Spirit responded sharply to the announcement, emphasizing its commitment to low fares and rejecting suggestions that its survival is in question. Duncan Dee, Spirit’s senior vice president of corporate communications, described United’s comments as an attempt by a higher-cost airline to reduce competition and charge travelers more. Spirit reaffirmed that it has been providing affordable air travel for over 30 years and expects to continue doing so.

The airline is cutting service in cities including Albuquerque, Birmingham, Boise, Chattanooga, Columbia, Portland, Salt Lake City, and multiple California locations such as Oakland, San Diego, Sacramento, and San Jose. Spirit is also canceling plans to launch flights to Macon, Georgia. Affected passengers will be contacted regarding refunds and alternative options. Frontier Airlines, the second-largest U.S. budget carrier behind Spirit, also recently unveiled 20 new routes overlapping Spirit’s network, further intensifying competition.

United’s expanded service will begin January 6 and includes additional flights between Houston, Chicago, and Los Angeles, as well as new options connecting Los Angeles to Las Vegas and Chicago to Orlando, Fort Lauderdale, New Orleans, and Las Vegas. Analysts note that Frontier has the highest seat overlap with Spirit at 39%, while United overlaps by 18%. Full-service carriers may benefit from Spirit’s troubles, as they can leverage extensive global networks, premium products, and basic economy offerings that appeal to low-cost travelers.

Spirit filed for Chapter 11 bankruptcy for the second time in less than a year after struggling with weak demand and high operational costs following its earlier restructuring. The airline plans to scale down its network and reduce its fleet, expecting cost savings of hundreds of millions of dollars annually.

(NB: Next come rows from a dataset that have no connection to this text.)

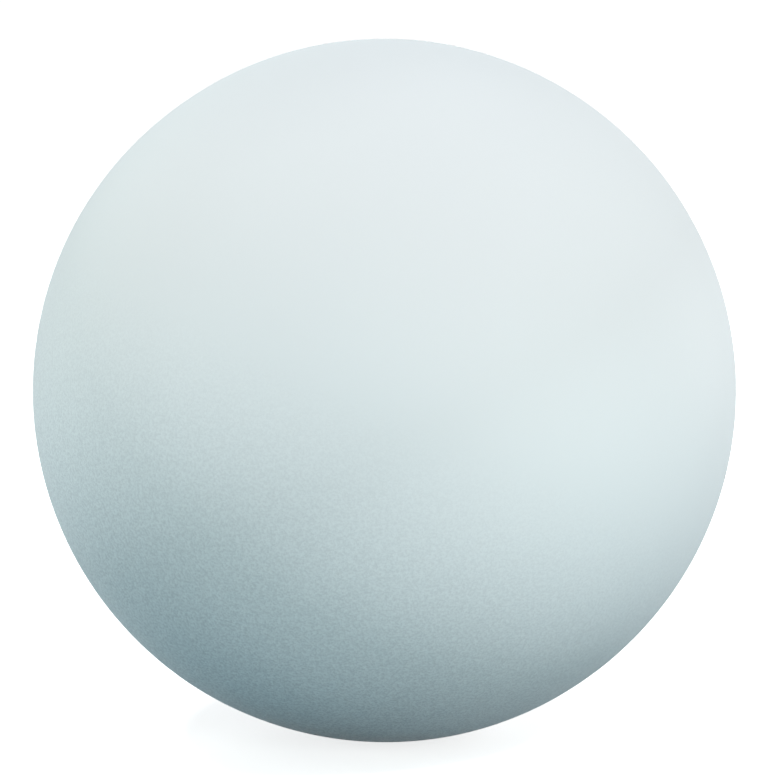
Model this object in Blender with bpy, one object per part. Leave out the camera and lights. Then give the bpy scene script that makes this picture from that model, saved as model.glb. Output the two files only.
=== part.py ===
"""A solid ball of moulded polystyrene foam, as used for crafts and decorations.

The ball is one piece: foam beads are fused in a closed mould into a single solid with no core, hole or
insert. Its frame has the origin at the ball's centre, with +Z up. Run it with
blender --background --python part.py, or from Blender's text editor.
"""

import bpy

# Driving dimension, in metres
BALL_DIAMETER = 0.100

# A ring of facets is a multiple of four, and there are half as many rings, so corners of the facets lie
# on all six outermost points and the solid measures its full diameter along X, Y and Z.
FACETS_AROUND = 96
RINGS = FACETS_AROUND // 2

# Finish of the bare foam skin: a cool white with a soft satin sheen. The colour is linear RGBA.
FOAM_COLOUR = (0.787, 0.855, 0.871, 1.0)
FOAM_ROUGHNESS = 0.6
FOAM_METALLIC = 0.0


def clear_scene():
    """Removes what the startup scene holds."""
    for obj in list(bpy.data.objects):
        bpy.data.objects.remove(obj, do_unlink=True)


def make_collection(name):
    """Adds a collection to the scene for the object's parts."""
    collection = bpy.data.collections.new(name)
    bpy.context.scene.collection.children.link(collection)
    return collection


def make_foam_material():
    """The matt white skin of fused polystyrene beads."""
    material = bpy.data.materials.new("polystyrene_foam")
    material.use_nodes = True
    shader = material.node_tree.nodes["Principled BSDF"]
    shader.inputs["Base Color"].default_value = FOAM_COLOUR
    shader.inputs["Roughness"].default_value = FOAM_ROUGHNESS
    shader.inputs["Metallic"].default_value = FOAM_METALLIC
    material.diffuse_color = FOAM_COLOUR
    return material


def make_ball(collection, material):
    """The moulded ball, centred on the origin, with its poles on the Z axis."""
    bpy.ops.mesh.primitive_uv_sphere_add(
        segments=FACETS_AROUND,
        ring_count=RINGS,
        radius=BALL_DIAMETER / 2,
        location=(0.0, 0.0, 0.0),
    )
    ball = bpy.context.active_object
    ball.name = "ball"
    ball.data.name = "ball"
    ball.data.shade_smooth()
    ball.data.materials.append(material)
    for holder in list(ball.users_collection):
        holder.objects.unlink(ball)
    collection.objects.link(ball)
    return ball


def main():
    clear_scene()
    collection = make_collection("polystyrene_ball")
    make_ball(collection, make_foam_material())


main()
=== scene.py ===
"""The look of a craft ball of expanded polystyrene: its moulded foam skin, its studio and its camera.

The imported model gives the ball's size and place. The ball shown here is a finer surface of that same solid,
with the faint unevenness that a moulded foam ball has, in a white foam of fine fused beads.
"""

import logging
import math
from dataclasses import dataclass
from enum import Enum
from typing import Any

import bpy
import numpy as np
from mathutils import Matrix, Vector


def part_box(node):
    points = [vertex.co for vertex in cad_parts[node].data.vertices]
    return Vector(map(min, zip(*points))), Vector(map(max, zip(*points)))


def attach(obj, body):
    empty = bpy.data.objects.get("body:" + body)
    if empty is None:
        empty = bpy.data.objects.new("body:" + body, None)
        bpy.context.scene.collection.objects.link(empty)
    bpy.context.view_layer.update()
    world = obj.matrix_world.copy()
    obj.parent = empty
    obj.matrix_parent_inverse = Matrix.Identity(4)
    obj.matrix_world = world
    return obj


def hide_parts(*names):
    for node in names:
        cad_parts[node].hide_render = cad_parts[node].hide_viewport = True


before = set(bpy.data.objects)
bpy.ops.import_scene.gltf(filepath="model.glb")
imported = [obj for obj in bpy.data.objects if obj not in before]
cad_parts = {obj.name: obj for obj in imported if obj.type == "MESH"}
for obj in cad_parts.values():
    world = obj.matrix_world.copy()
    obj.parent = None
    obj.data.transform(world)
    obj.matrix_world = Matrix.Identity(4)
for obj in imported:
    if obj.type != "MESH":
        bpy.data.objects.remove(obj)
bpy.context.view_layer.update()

LOG = logging.getLogger("polystyrene_ball")
MM = 0.001

# The photograph's frame, and the ball's circle in it, in pixels
PHOTO_WIDTH_PX = 769
PHOTO_HEIGHT_PX = 779
BALL_CENTRE_PX = (384.4, 390.4)
BALL_RADIUS_PX = 351.8


def linear(hex_colour: str) -> tuple[float, float, float, float]:
    """Turns an sRGB hex colour into linear light.

    Args:
        hex_colour: six hex digits after a hash sign.

    Returns:
        Linear red, green and blue, and an alpha of one.
    """
    levels = [int(hex_colour[i : i + 2], 16) / 255 for i in (1, 3, 5)]
    red, green, blue = (v / 12.92 if v <= 0.04045 else ((v + 0.055) / 1.055) ** 2.4 for v in levels)
    return red, green, blue, 1.0


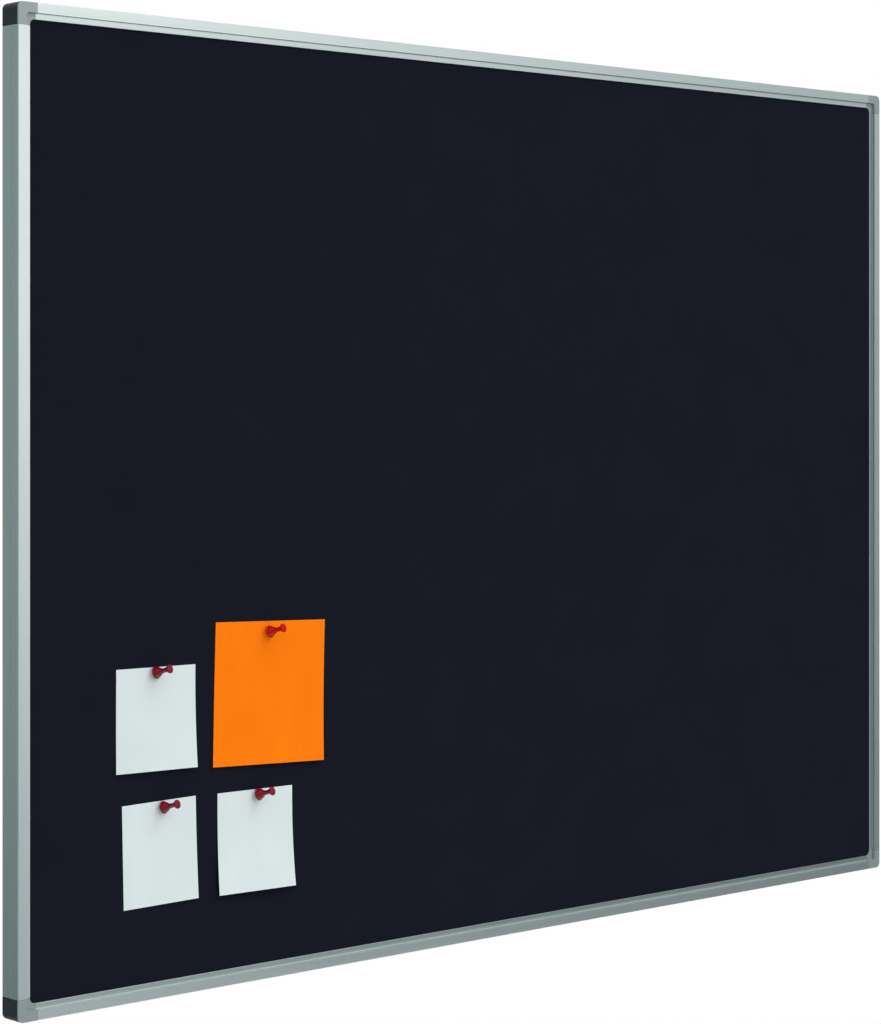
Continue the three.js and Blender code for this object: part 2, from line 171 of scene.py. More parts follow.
# Facets along the roundings, the fine fillets and chamfers, the corner turns and the round pieces
EDGE_SEGMENTS = 5
FILLET_SEGMENTS = 3
CHAMFER_SEGMENTS = 2
TURN_SEGMENTS = 12
ROUND_SIDES = 40
NEEDLE_SIDES = 16
# Faces that meet at less than these degrees are shaded as one
SMOOTH_ANGLE = 35
HEAD_SMOOTH_ANGLE = 60

# How near two places count as the same, and how much of a direction must lie along or may lie along
# an axis for it to count as parallel or square to it
TOLERANCE = 0.02 * MM
PARALLEL = 0.9
SQUARE = 0.1

# Stops that spread the middle of a noise, where most of it lies, over the whole range
SPREAD = ((0.3, 0), (0.7, 1))


# Modelling by hand


def select_only(*pieces):
    bpy.ops.object.select_all(action="DESELECT")
    for piece in pieces:
        piece.select_set(True)
    bpy.context.view_layer.objects.active = pieces[0]


@contextmanager
def editing(piece):
    select_only(piece)
    bpy.ops.object.mode_set(mode="EDIT")
    yield
    bpy.ops.object.mode_set(mode="OBJECT")


def settle(piece):
    """Puts the object's place, turn and scale into its mesh."""
    select_only(piece)
    bpy.ops.object.transform_apply(location=True, rotation=True, scale=True)


def added(operator, scale=(1, 1, 1), **settings):
    bpy.ops.object.select_all(action="DESELECT")
    operator(**settings)
    piece = bpy.context.object
    piece.scale = scale
    settle(piece)
    return piece


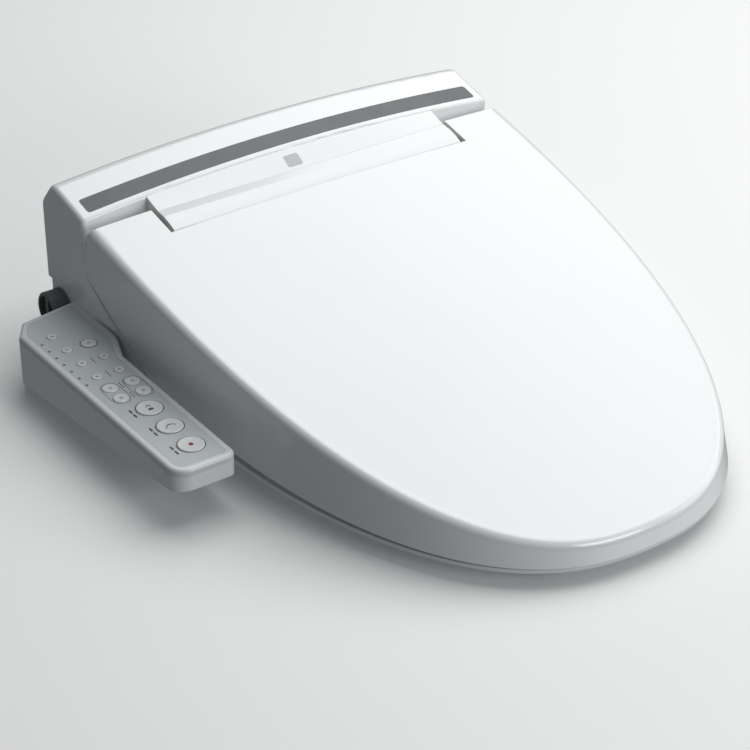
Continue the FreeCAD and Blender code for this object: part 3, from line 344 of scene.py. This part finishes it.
def lid_top(x, y):
    """Height of the top: a straight rise to the hinge, less a parabola across and one along."""
    tip = LID["centre"] - LID["length"]
    return (TOP_TIP_Z + TOP_SLOPE * (y - tip) + TOP_RISE - SIDE_FALL * (x / SIDE_REACH) ** 2
            - END_FALL * ((y - tip - CROWN_MIDDLE) / END_REACH) ** 2)


def rim_height(y):
    return RIM_TIP_Z + RIM_SLOPE * (y - LID_LOW[1])


def rim_half(y):
    """Half width at the rim: a superellipse in front, flaring as a square to the hinge end."""
    flare = RIM_FLARE * (np.clip(y - RIM["centre"], 0, None) / RIM_FLARE_RUN) ** 2
    front = half_width(RIM, np.minimum(y, RIM["centre"]))
    return np.where(y > RIM["centre"], RIM["half"] + flare, front)


def arc_shares(points):
    """Share of the whole length reached at each point of a line."""
    steps = np.r_[0, np.cumsum(np.linalg.norm(np.diff(points, axis=0), axis=1))]
    return steps / steps[-1]


def along(points, shares):
    """Points of a line at the given shares of its length."""
    known = arc_shares(points)
    return np.stack([np.interp(shares, known, points[:, i]) for i in range(points.shape[1])], -1)


def lid_angle(y):
    """Angle on the superellipse, drawn in by the shoulder's rounding, at which it crosses y."""
    return np.arcsin(((LID["centre"] - y) / (LID["length"] - SHOULDER_ROUND)) ** (LID["py"] / 2))


def lid_rows():
    """The y of each row of points: even steps over the ears, then equal angles to the tip."""
    ear_rows = np.linspace(EAR_EDGE[0, 0], NOTCH_Y, EAR_ROWS)
    sweep = np.linspace(lid_angle(NOTCH_Y), np.pi / 2, 90)[1:]
    main_rows = LID["centre"] - (LID["length"] - SHOULDER_ROUND) * np.sin(sweep) ** (2 / LID["py"])
    main_rows[-1] = LID["centre"] - LID["length"] + SHOULDER_ROUND
    return np.r_[ear_rows, main_rows]


def top_grids(rows):
    """The crowned top of the right half, in front of the notch and over the ear."""
    widths = half_width(LID, rows, SHOULDER_ROUND)
    last_ear = EAR_ROWS - 1
    notch_share = NOTCH_HALF / widths[last_ear]
    shares = np.r_[np.linspace(0, notch_share, 25)[:-1], np.linspace(notch_share, 1, 9)]
    x = widths[last_ear:, None] * shares
    y = np.repeat(rows[last_ear:, None], len(shares), 1)
    main = np.stack([x, y, lid_top(x, y)], -1)
    ear_x = NOTCH_HALF + (widths[:EAR_ROWS, None] - NOTCH_HALF) * np.linspace(0, 1, 9)
    ear_y = np.repeat(rows[:EAR_ROWS, None], 9, 1)
    ear = np.stack([ear_x, ear_y, lid_top(ear_x, ear_y)], -1)
    top_edge = np.stack([widths, rows, lid_top(widths, rows)], -1)
    return main, ear, top_edge


def shoulder_grid(rows, top_edge):
    """The rounded shoulder: a quarter ellipse from the top's edge out to the full superellipse."""
    angles = lid_angle(rows)
    angles[-1] = np.pi / 2
    c, s = np.cos(angles).clip(0), np.sin(angles)
    side_x = LID["half"] * c ** (2 / LID["px"])
    side_y = LID["centre"] - LID["length"] * s ** (2 / LID["py"])
    side_x[-1] = 0
    top_edge[-1, 0] = 0
    turn = np.linspace(0, np.pi / 2, 9)[:, None]
    outwards = np.stack([side_x - top_edge[:, 0], side_y - top_edge[:, 1]], -1)
    bend = np.concatenate([top_edge[None, :, :2] + outwards[None] * np.sin(turn)[..., None],
                           (top_edge[None, :, 2] - SHOULDER_ROUND * (1 - np.cos(turn)))[..., None]], -1)
    # the ear's rear edge pulls the first few columns back
    fade = np.clip(1 - np.arange(len(rows)) / 10, 0, 1) ** 2
    lift = EAR_EDGE[0, 1] - top_edge[0, 2]
    edge_y = np.interp(-(bend[..., 2] + lift), -EAR_EDGE[:, 1], EAR_EDGE[:, 0])
    bend[..., 1] += (edge_y - EAR_EDGE[0, 0]) * fade
    return bend, lift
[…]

Despite projecting a net profit of $252 million, Spirit reported a loss of $257 million through the end of June.

The airline also warned of potential survival risks unless cash flow improves, borrowing its full $275 million revolving credit facility and facing additional restrictions from its credit card processor. Spirit had previously planned furloughs for hundreds of pilots this fall as part of its broader cost-cutting strategy.